The Oyneg Shabes was a group that formed in the Warsaw Ghetto and dedicated themselves to the task of chronicling life around them: 30,000 pages of essays, poems, letters and photographs, carefully stored in three large milk cans and ten metal boxes, and buried deep under the Ghetto. Much of this remarkable material has since been found, but the last milk can still remains hidden beneath the streets of modern-day Warsaw. This is a story I hadn’t previously known, just as I didn’t know that when the Louvain Library in Belgium was destroyed by German troops at the commencement of WWI, the Director of the John Rylands library in Manchester encouraged other libraries to donate books in order to help re-establish its collection. My current employer, Auckland Public Library, was one such donor.
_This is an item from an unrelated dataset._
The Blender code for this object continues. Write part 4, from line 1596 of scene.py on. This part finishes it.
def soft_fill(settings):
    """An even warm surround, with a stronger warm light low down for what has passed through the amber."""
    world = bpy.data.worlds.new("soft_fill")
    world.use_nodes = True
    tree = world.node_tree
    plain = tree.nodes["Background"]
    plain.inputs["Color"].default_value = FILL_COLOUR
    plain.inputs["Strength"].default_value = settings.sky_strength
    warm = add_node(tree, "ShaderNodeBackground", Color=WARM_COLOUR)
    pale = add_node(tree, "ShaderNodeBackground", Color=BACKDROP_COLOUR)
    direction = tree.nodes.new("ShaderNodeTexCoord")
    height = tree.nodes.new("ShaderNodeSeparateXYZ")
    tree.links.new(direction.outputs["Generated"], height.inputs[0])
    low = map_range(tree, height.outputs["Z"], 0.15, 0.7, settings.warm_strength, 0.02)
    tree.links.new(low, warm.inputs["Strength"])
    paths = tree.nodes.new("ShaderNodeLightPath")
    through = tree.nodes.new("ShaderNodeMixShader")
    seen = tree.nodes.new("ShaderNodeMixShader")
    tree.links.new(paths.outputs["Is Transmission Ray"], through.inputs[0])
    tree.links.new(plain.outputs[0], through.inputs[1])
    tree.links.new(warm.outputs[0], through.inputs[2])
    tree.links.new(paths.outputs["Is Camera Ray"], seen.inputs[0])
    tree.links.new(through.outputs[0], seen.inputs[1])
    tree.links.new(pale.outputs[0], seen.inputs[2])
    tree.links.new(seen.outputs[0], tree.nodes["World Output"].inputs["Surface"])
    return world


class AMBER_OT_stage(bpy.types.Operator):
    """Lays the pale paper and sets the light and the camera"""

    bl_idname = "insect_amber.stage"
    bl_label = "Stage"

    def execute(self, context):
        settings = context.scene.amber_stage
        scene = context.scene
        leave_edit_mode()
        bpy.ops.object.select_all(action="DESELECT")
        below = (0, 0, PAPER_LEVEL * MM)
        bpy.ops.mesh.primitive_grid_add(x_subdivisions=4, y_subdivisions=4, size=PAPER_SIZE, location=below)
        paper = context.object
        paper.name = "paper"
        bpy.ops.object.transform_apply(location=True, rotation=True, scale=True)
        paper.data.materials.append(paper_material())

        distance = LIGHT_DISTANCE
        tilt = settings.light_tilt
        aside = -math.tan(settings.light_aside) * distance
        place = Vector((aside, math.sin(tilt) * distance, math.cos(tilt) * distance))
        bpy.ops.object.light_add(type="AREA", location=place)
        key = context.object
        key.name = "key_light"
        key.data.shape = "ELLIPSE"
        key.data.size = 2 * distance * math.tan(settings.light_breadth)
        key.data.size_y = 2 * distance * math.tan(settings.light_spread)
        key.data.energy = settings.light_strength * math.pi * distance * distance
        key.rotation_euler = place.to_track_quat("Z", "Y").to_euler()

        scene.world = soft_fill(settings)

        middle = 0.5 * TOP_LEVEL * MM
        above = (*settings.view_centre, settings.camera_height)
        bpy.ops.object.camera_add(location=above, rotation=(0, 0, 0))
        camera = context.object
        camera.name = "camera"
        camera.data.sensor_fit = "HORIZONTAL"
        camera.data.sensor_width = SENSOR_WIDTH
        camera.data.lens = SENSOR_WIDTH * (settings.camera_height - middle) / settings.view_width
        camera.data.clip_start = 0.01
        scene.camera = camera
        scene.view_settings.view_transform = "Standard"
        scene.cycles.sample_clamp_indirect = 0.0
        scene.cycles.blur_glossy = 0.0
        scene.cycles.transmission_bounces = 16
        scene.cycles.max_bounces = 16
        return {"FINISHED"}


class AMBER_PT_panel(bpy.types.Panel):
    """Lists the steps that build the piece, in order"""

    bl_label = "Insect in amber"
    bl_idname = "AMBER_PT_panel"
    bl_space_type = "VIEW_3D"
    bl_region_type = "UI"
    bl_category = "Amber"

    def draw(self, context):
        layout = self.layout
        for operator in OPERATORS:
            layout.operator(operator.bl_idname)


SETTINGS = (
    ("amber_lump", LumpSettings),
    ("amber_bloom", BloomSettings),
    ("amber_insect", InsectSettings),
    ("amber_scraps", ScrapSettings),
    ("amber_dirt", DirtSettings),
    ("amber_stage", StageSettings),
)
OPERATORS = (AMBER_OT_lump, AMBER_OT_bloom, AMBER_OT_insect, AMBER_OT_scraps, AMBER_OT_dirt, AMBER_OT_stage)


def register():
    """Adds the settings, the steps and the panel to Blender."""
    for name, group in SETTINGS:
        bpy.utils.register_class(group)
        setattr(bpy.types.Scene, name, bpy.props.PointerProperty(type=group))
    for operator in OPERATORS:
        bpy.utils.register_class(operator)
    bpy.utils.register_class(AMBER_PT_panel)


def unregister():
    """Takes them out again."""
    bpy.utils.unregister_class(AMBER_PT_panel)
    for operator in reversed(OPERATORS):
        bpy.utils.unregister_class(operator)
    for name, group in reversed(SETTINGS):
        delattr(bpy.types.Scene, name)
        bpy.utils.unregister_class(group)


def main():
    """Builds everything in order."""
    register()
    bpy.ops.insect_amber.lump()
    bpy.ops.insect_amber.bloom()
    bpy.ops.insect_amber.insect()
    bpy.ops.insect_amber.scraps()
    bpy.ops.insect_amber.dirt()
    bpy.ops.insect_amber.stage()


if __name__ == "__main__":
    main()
So this isn’t a book about book burning, and it’s not even a book entirely about the destruction of the written word. To me this is a book about the remarkable efforts we go to when cultural heritage is under threat, and the people who put their lives at risk to ensure that future generations can learn from what otherwise would be lost to the ravages of ideology or the degradation of simple neglect (the ultimate fate that Ovenden attributes to the Library of Alexandria).
I’ll leave the final words to the author, himself a librarian: “Libraries and archives take the long view of civilization in a world that currently takes the short-term view. We ignore their importance at our peril.”